--- Prompt ---
Reproduce each line bearing the word "bodies".

--- Given information ---
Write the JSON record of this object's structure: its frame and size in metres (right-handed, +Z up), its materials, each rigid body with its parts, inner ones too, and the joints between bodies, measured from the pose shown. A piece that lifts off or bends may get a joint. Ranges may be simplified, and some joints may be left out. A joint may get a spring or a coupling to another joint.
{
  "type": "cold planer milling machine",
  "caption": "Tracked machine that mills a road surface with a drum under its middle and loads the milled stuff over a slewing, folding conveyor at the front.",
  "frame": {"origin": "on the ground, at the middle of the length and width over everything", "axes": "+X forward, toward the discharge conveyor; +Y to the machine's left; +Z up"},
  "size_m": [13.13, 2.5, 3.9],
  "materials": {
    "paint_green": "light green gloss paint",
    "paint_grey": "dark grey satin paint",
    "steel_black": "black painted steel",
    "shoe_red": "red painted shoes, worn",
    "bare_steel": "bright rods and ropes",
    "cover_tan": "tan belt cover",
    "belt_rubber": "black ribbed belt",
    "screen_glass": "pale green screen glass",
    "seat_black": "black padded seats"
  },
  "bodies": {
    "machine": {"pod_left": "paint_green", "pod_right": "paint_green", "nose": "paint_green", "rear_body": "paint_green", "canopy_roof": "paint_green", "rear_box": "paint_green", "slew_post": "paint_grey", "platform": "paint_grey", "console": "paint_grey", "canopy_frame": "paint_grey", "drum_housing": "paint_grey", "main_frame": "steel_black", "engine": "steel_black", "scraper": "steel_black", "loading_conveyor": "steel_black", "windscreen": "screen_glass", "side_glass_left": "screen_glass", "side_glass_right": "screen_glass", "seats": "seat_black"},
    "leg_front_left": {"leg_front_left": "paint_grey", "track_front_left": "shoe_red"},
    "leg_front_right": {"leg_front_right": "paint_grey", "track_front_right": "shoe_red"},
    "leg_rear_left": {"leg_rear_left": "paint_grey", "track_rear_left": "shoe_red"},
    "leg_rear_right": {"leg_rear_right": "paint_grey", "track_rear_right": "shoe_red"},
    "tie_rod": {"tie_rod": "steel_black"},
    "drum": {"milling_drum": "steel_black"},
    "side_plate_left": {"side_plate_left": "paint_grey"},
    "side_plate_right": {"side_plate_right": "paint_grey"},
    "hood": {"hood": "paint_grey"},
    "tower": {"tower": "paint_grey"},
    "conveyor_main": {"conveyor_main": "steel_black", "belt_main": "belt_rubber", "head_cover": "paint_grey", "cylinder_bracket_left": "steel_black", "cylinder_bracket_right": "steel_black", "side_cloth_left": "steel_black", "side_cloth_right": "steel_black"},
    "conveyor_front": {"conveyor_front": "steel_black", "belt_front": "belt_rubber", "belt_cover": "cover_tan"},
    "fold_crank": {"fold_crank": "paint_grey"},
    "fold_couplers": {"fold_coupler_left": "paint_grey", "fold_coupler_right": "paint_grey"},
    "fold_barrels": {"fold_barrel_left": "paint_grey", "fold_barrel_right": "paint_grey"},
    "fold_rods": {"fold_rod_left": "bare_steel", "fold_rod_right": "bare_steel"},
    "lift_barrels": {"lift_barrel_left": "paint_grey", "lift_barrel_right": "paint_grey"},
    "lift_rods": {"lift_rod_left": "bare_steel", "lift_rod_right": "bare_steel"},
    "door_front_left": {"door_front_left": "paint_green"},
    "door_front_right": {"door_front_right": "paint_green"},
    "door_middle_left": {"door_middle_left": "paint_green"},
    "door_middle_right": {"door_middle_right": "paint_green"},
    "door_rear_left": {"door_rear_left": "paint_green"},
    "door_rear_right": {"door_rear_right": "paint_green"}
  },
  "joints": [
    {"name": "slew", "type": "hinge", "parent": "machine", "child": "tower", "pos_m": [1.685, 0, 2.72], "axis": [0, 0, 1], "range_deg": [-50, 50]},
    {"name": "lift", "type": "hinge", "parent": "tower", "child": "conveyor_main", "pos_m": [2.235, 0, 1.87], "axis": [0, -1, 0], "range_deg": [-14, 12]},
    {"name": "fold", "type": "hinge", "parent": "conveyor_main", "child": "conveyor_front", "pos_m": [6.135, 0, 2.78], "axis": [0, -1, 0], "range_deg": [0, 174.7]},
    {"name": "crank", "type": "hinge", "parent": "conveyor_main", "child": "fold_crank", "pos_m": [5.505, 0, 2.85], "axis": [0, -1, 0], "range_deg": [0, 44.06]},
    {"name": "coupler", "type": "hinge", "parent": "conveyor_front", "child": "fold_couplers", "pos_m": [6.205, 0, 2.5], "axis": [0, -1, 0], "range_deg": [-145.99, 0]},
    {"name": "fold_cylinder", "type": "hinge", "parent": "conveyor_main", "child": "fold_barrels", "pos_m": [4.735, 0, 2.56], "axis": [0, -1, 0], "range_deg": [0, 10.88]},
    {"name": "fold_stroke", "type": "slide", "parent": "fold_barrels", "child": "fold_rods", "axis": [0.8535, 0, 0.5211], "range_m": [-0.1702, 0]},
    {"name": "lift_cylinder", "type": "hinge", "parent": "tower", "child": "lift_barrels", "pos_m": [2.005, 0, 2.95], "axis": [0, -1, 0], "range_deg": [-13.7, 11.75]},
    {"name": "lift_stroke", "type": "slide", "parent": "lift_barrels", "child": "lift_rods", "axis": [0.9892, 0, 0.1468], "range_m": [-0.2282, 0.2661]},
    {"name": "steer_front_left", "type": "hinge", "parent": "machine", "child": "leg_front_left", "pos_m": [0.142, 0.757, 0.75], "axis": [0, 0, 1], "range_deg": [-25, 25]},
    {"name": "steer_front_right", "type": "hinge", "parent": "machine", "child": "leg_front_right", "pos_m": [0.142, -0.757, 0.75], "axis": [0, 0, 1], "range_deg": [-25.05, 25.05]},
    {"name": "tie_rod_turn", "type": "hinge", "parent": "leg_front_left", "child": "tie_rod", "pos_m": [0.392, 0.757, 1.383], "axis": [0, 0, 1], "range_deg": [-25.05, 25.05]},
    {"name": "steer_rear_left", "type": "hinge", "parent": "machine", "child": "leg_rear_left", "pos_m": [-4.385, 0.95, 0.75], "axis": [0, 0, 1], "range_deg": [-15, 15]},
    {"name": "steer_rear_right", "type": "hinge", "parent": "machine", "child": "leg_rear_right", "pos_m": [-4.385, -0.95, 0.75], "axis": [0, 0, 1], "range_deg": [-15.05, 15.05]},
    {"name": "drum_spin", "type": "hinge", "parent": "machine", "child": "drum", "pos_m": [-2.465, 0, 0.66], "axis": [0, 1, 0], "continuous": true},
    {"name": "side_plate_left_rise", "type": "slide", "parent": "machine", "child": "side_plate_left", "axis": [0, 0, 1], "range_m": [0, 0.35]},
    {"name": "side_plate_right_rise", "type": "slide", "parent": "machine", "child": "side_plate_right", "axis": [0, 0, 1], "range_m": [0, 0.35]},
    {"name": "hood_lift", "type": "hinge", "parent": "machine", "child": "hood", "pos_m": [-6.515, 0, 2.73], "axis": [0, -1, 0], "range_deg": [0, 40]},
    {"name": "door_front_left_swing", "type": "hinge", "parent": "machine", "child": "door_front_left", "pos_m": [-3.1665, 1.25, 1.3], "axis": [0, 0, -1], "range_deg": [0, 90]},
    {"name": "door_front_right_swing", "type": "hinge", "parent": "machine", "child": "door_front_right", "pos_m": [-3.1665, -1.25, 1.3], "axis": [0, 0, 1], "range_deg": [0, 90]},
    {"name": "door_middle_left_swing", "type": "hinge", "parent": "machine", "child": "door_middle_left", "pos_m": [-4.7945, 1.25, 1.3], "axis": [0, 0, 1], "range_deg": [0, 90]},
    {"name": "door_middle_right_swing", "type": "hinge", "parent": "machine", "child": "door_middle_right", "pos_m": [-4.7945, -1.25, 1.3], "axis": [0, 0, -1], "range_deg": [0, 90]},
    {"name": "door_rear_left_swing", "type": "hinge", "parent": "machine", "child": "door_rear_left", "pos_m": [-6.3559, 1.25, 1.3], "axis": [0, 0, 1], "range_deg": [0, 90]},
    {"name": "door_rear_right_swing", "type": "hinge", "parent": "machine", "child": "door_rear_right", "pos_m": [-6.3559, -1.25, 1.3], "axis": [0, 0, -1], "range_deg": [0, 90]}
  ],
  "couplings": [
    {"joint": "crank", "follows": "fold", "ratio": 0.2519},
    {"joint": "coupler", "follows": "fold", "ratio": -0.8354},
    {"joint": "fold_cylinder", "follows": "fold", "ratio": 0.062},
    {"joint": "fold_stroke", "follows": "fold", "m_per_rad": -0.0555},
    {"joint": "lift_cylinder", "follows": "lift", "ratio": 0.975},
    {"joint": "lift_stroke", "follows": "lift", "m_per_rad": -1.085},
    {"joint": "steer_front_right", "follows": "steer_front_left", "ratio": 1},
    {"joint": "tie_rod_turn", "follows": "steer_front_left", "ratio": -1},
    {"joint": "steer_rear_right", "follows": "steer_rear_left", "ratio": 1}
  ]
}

--- Result of the task ---
Write the JSON record of this object's structure: its frame and size in metres (right-handed, +Z up), its materials, each rigid body with its parts, inner ones too, and the joints between bodies, measured from the pose shown. A piece that lifts off or bends may get a joint. Ranges may be simplified, and some joints may be left out. A joint may get a spring or a coupling to another joint.
  "bodies": {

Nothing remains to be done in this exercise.